Tengo una bocina inteligente en la recámara. La compré hace tiempo porque me pareció interesante tener un dispositivo que, bajo un comando de voz, te diera el clima, noticias y música. Ocurrió que después de un tiempo no la uso para ninguna de esas cosas, sino para dormir. Por la noche le pido sonidos relajantes y con eso engaño a mi sistema nervioso, haciéndole creer que me encuentro en un sitio y circunstancia distintos a los del ruidoso suburbio donde vivo. Hay noches en que prefiero la noche de lluvia y tormenta. Otros días me inclino por los grillos y sonidos nocturnos del campo, y luego cambio a la cascada y el suave arroyo con sapos y ranas.
El punto es que funciona.
Construimos nuestra cotidianidad alrededor de estímulos que representan émulos y simulaciones de un mundo natural al cual tenemos o un acceso limitado o prácticamente nulo. El ambiente más natural que tenemos en la ciudad son los lotes baldíos y los parques llenos de basura y excrementos de perros.
El ecosistema virtual que hemos preconfigurado resulta en una automatización casi distópica. Esta realidad, que avanza de manera progresiva y con innovaciones constantes nos envuelve en un ambiente virtual verdaderamente bizarro. ¿Será este y el asunto de la IA el próximo paso evolutivo de la especie humana? Puede ser. Porque ya tenemos, además, implantes eléctricos y prótesis que nos llevan a vivir efectivamente estas visiones de ciencia ficción de otras épocas.
Estamos creando un proceso de cotidianidad alternativo y lo estamos logrando.
Recuerdo un notable cuento de Ray Bradbury, “There will come soft rains”, donde la protagonista es una casa totalmente automatizada y que sobrevive a un cataclismo nuclear. Entonces la casa, ya sin humanos, intenta seguir con la agenda que le tenían programada, pero al no tener una inteligencia humana, comienza a descojonarse hasta autodestruirse. El texto es de 1950. Otro cuento del mismo autor, “The veldt” (“La sabana”) habla sobre una casa llamada happy life home, donde hay una habitación, nursery. Al igual que en el otro cuento ya descrito, esta casa se encuentra totalmente automatizada, pero en esta habitación en particular se generan escenas creadas por la imaginación de quien la habita, creando una realidad virtual bidireccional, pues en un momento dado se entrecruzan ambas realidades que concluyen en una tragedia macabra. Este cuento también es de 1950. Bradbury imaginó la realidad que ya vivimos hace 75 años. Espero que lo del cataclismo nuclear no ocurra.

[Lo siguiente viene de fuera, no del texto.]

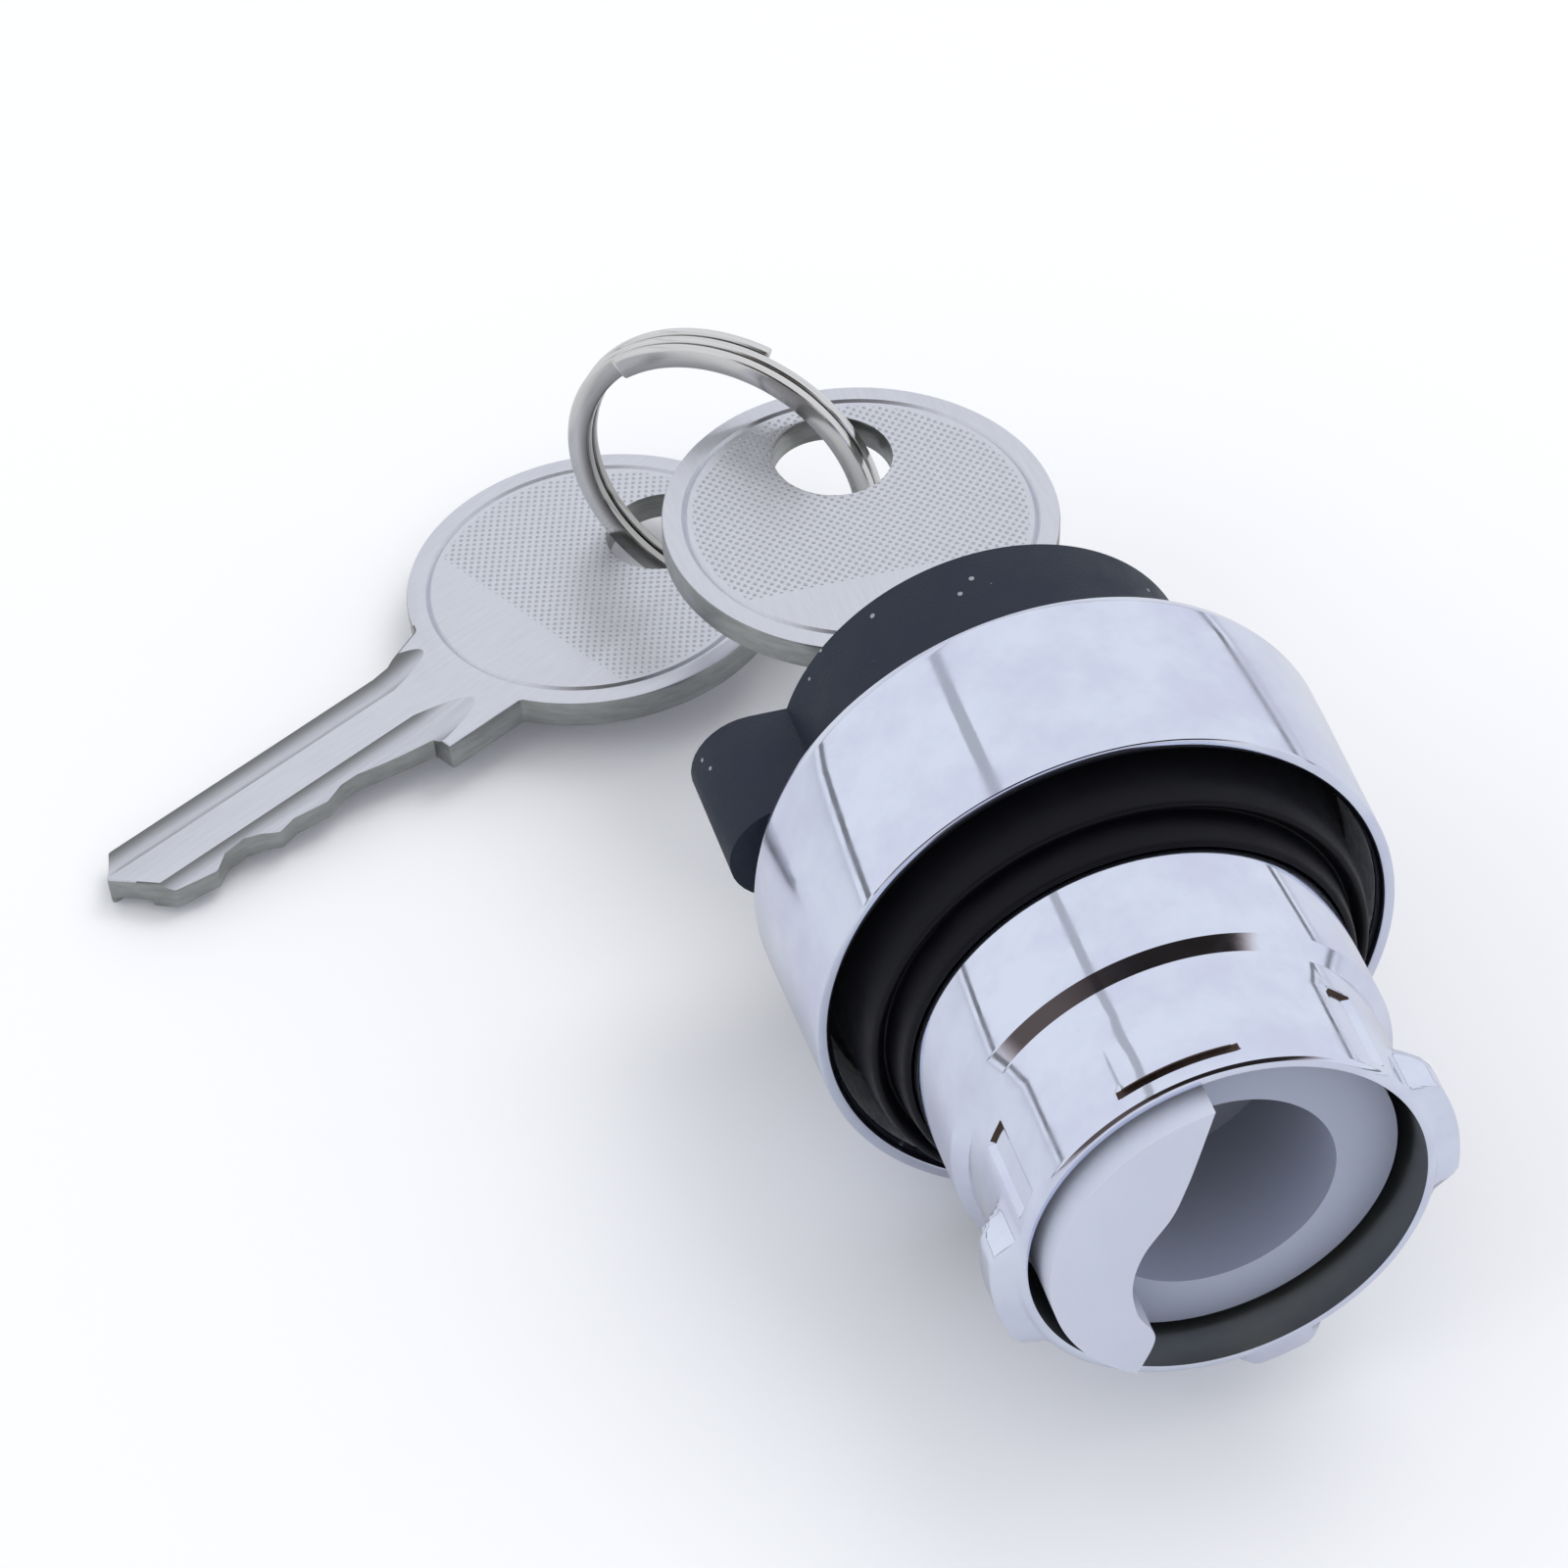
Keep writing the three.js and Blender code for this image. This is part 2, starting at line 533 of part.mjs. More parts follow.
function makeClip() {
  const [inner, outer, front, rear] = CLIP_WIRE;
  const ring = tube(PLUG_R + inner, PLUG_R + outer, PLUG_CLIP_Y + front, PLUG_CLIP_Y + rear, 32);
  return ring.subtract(block([-CLIP_OPENING_HALF, CLIP_OPENING_HALF], [0, 3], [0, STATOR_R]));
}

const rotor = new THREE.Group();
model.add(rotor);
add('cap_knob', makeCap(), blackPlastic, rotor);
add('pointer_mark', makePointerMark(), whiteInk, rotor);
add('lock_face_plate', makeFacePlate(), chrome, rotor);
add('lock_plug', makePlug(), brass, rotor);
add('plug_clip', makeClip(), springSteel, rotor);
add('cam_rotor', makeCamRotor(), nylon, rotor);
add('rotor_screw', makeScrew(), springSteel, rotor);

for (let i = 0; i < WAFER_COUNT; i += 1) {
  add(`wafer_${i + 1}`, makeWafer(i), brass, rotor);
  const length = WAFER_SPRING_X[1] - WAFER_SPRING_X[0];
  const waferCoil = spring({ ...WAFER_SPRING, length });
  const waferSpring = add(`wafer_spring_${i + 1}`, waferCoil, springSteel, rotor);
  waferSpring.rotation.y = Math.PI / 2;
  waferSpring.position.set((WAFER_SPRING_X[0] + WAFER_SPRING_X[1]) / 2, waferY(i), WAFER_SPRING_Z);
}

BALL_ANGLES.forEach((angle, i) => {
  add(`detent_ball_${i + 1}`, makeBall(angle), springSteel, rotor);
  const arm = new THREE.Group();
  arm.rotation.y = -rad(angle);
  rotor.add(arm);
  const detentSpring = add(`detent_spring_${i + 1}`, spring(DETENT_SPRING), springSteel, arm);
  detentSpring.rotation.y = Math.PI / 2;
  detentSpring.position.set(DETENT_SPRING.centre, BALL_Y, 0);
});

// Flap that closes the keyway, folded back beside the blade while the key is in.
const flapX = [KEYWAY_X[0] + 0.4, KEYWAY_X[1] - 1.1];
const flapY = SHUTTER_Y.map((y) => PLUG_FRONT_Y + y);
add('dust_shutter', block(flapX, flapY, SHUTTER_Z), springSteel, rotor);
const shutterSpring = add('shutter_spring', spring(SHUTTER_SPRING), springSteel, rotor);
const [springX, springY, springZ] = SHUTTER_SPRING_AT;
shutterSpring.rotation.y = Math.PI / 2;
shutterSpring.position.set(springX, PLUG_FRONT_Y + springY, springZ);

// ---------- keys ----------
function keyOutline() {
  const outline = new THREE.Shape();
  const [neckBack, neckFront] = KEY_NECK;
  const joint = (b) => Math.sqrt(KEY_BOW_R ** 2 - b ** 2);
  outline.moveTo(joint(neckFront), neckFront);
  outline.absarc(0, 0, KEY_BOW_R, Math.atan2(neckFront, joint(neckFront)),
    Math.atan2(neckBack, joint(neckBack)), false);
  outline.lineTo(KEY_NECK_END, KEY_BACK_EDGE);
  for (const [a, b] of [...KEY_POINT, ...KEY_CUTS]) outline.lineTo(a, b);
  outline.lineTo(KEY_SHOULDER, KEY_STOP);
  outline.lineTo(KEY_SHOULDER, neckFront);
  outline.closePath();
  const hole = new THREE.Path();
  hole.absarc(-KEY_HOLE_BACK, 0, KEY_HOLE_R, 0, 2 * Math.PI, true);
  outline.holes.push(hole);
  return outline;
}

function makeKey() {
  const settings = { depth: KEY_THICK, bevelEnabled: false, curveSegments: 28 };
  const geometry = new THREE.ExtrudeGeometry(keyOutline(), settings);
  let body = solid(geometry.translate(0, 0, -KEY_THICK / 2));
  const face = KEY_THICK / 2;
  const end = KEY_TIP + 1;
  for (const [start, from, to] of KEY_GROOVES_TOP) {
    body = body.subtract(block([start, end], [from, to], [face - KEY_GROOVE_DEPTH, face + 1]));
  }
  const [start, from, to] = KEY_GROOVE_UNDER;
  return body.subtract(block([start, end], [from, to], [-face - 1, -face + KEY_GROOVE_DEPTH]));
}

const lockKey = add('key_in_lock', makeKey(), nickel);
lockKey.rotation.z = Math.PI / 2;
lockKey.position.set(KEY_BOW_X, KEY_BOW_Y, 0);

const ringTurns = new Winding(RING_R - RING_WIRE / 2, RING_PITCH, RING_TURNS, rad(RING_START));
const splitRing = add('split_ring', wound(ringTurns, RING_WIRE, RING_LAYER, RING_STEPS), nickel);
splitRing.rotation.set(0, Math.PI / 2, rad(RING_HEADING), 'ZYX');
splitRing.position.set(...RING_CENTRE);

const spareKey = add('spare_key', makeKey(), nickel);
spareKey.rotation.set(rad(SPARE_ROLL), rad(SPARE_PITCH), rad(SPARE_YAW), 'ZYX');
spareKey.position.set(...SPARE_CENTRE);

export default model;
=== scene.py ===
"""Selector key switch: the fine surfaces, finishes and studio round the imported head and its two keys.

Lengths in the tables are millimetres and are turned into metres by mm(). The switch axis is Y, the key
side faces -Y, +Z is up, and the origin lies on the axis in the plane of the bezel's rear rim.
"""

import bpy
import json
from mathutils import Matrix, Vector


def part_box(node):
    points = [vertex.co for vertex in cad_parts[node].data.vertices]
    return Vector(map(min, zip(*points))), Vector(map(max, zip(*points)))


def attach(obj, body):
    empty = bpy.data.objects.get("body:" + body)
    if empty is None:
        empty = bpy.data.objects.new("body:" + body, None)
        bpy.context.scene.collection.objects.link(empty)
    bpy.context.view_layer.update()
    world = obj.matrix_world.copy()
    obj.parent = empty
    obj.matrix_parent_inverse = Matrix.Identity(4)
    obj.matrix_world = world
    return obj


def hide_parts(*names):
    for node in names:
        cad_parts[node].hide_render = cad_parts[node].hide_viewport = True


bl_info = {
    "name": "Selector Key Switch",
    "version": (1, 0, 0),
    "blender": (4, 5, 0),
    "location": "View3D > Sidebar > Key Switch",
    "description": "Models the visible pieces of a panel key switch round its packed frame",
    "category": "Object",
}

import json
import math

import bmesh
import bpy
from bpy.props import FloatProperty, FloatVectorProperty, IntProperty, PointerProperty
from mathutils import Euler, Matrix, Vector

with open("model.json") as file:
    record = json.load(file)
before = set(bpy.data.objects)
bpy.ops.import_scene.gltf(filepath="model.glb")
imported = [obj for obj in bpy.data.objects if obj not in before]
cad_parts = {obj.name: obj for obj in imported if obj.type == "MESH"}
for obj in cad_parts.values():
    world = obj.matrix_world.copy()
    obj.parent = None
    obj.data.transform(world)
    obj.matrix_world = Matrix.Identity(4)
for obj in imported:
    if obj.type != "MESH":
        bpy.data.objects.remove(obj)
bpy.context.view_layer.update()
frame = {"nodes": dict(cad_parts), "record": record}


def mm(length):
    return length / 1000


# ---------- sizes, millimetres ----------
BEZEL_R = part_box("bezel")[1].x * 1000
BEZEL_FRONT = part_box("bezel")[0].y * 1000
BEZEL_REAR_R = BEZEL_R - 0.16
BEZEL_BORE_R = 13.5
BEZEL_OPENING_R = 8.0
BEZEL_FACE_WALL = 1.1
BEZEL_HUB_REAR = BEZEL_FRONT + BEZEL_FACE_WALL + 2.9

SLEEVE_R = 10.75
SLEEVE_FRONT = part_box("body_sleeve")[0].y * 1000
SLEEVE_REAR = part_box("body_sleeve")[1].y * 1000
TAIL_R = 10.1
TAIL_START = 9.65
WAIST = 9.0
SLEEVE_BORE_R = 9.25
REAR_BORE_R = 9.55
REAR_BORE_START = 11.5
LUG_R = 11.25
LUGS = ((-13, 44), (167, 44), (-108, 27))  # middle and span in degrees from +X towards +Z
LUG_START = 13.5
LUG_END = 16.3
# Degrees off the span, and shares of the slope and of the height.
LUG_STEPS = ((12, 1, 1), (8, 0.72, 0.84), (4, 0.42, 0.5), (0, 0.16, 0.14))
BALL_TRACK = (4.0, 6.6)
BALL_TRACK_R = SLEEVE_BORE_R + 0.4
WASHER_SHELF = (1.0, 2.0)
WASHER_SHELF_R = 7.65
PAD_ANGLE = 76
PAD_SPAN = 32
PAD_START = 12.2
PAD_DEPTH = 0.07
PAD_SLOT = (15.15, 15.5, 15.6)  # where the slot at the pad's rear starts, bottoms out and ends
PAD_SLOT_DEPTH = 0.42
GROOVE_OFFSET = 56
GROOVE_SPAN = 8
GROOVE_START = 11.2
GROOVE_END = 15.8
GROOVE_DEPTH = 0.3
PRESS_WALL = 0.12  # run of the steep wall round a pressed pocket

SAME_PLACE = 0.002  # corners nearer than this are merged

GASKET_BORE = 10.82
GASKET_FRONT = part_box("panel_gasket")[0].y * 1000

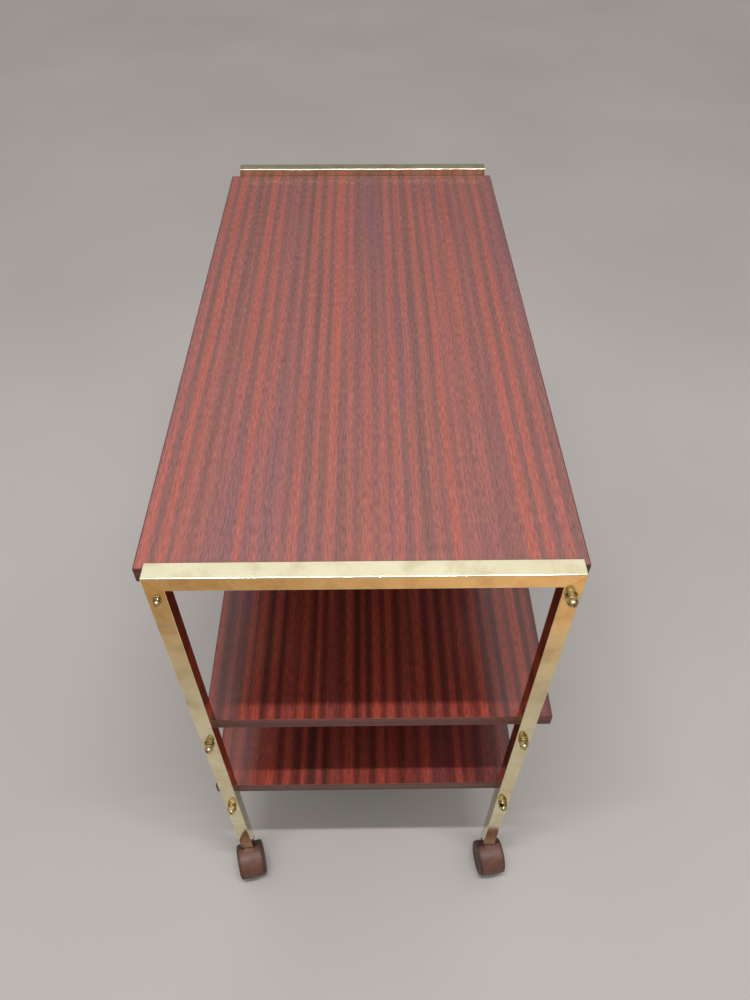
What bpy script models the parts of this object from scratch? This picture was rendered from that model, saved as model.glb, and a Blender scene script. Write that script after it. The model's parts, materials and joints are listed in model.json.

La bocina me encanta, pero he decidido no escuchar noticias. Primero porque me he acostumbrado a vivir en un mundo medio aislado y encerrado en mí mismo, el cual encuentro mucho más estimulante que las noticias que me presenta el artefacto. También prefiero esta especie de autismo social, porque me permite indagar en mis asuntos y ser más introspectivo, y porque la “realidad” no es un concepto absoluto ni discriminatorio que excluya otros aspectos de nuestra percepción de las cosas. Con ello quiero decir que nuestra idea de la realidad no depende ni de las noticias, ni de los descubrimientos científicos solamente, sino de un complejo sistema de percepción que implica muchas otras cosas, especialmente de la imaginación y la visión, como pudimos advertir con el señor Bradbury.
Mientras en mi recámara, con una agradable temperatura ambiental de 24 grados Celsius, con pastillas para dormir, ruidos nocturnos de ecosistemas naturales y una iluminación controlada y cambiante con suaves tonos mortecinos para crear un ambiente de ensoñación. Y así entrar en una fase de apacible y profundo sueño, evito vivir la asfixiante atmósfera externa de 37 centígrados, perros ladrando, repartidores accionando sus pilludas bocinas, gente discutiendo y pegando de alaridos, un karaoke del infierno en la casa de enfrente, vecinos intoxicados de alcohol viendo un partido de futbol y una escalofriante fiesta de 15 años.
Los grillos, los persistentes y pacificadores grillos. Benditos sean.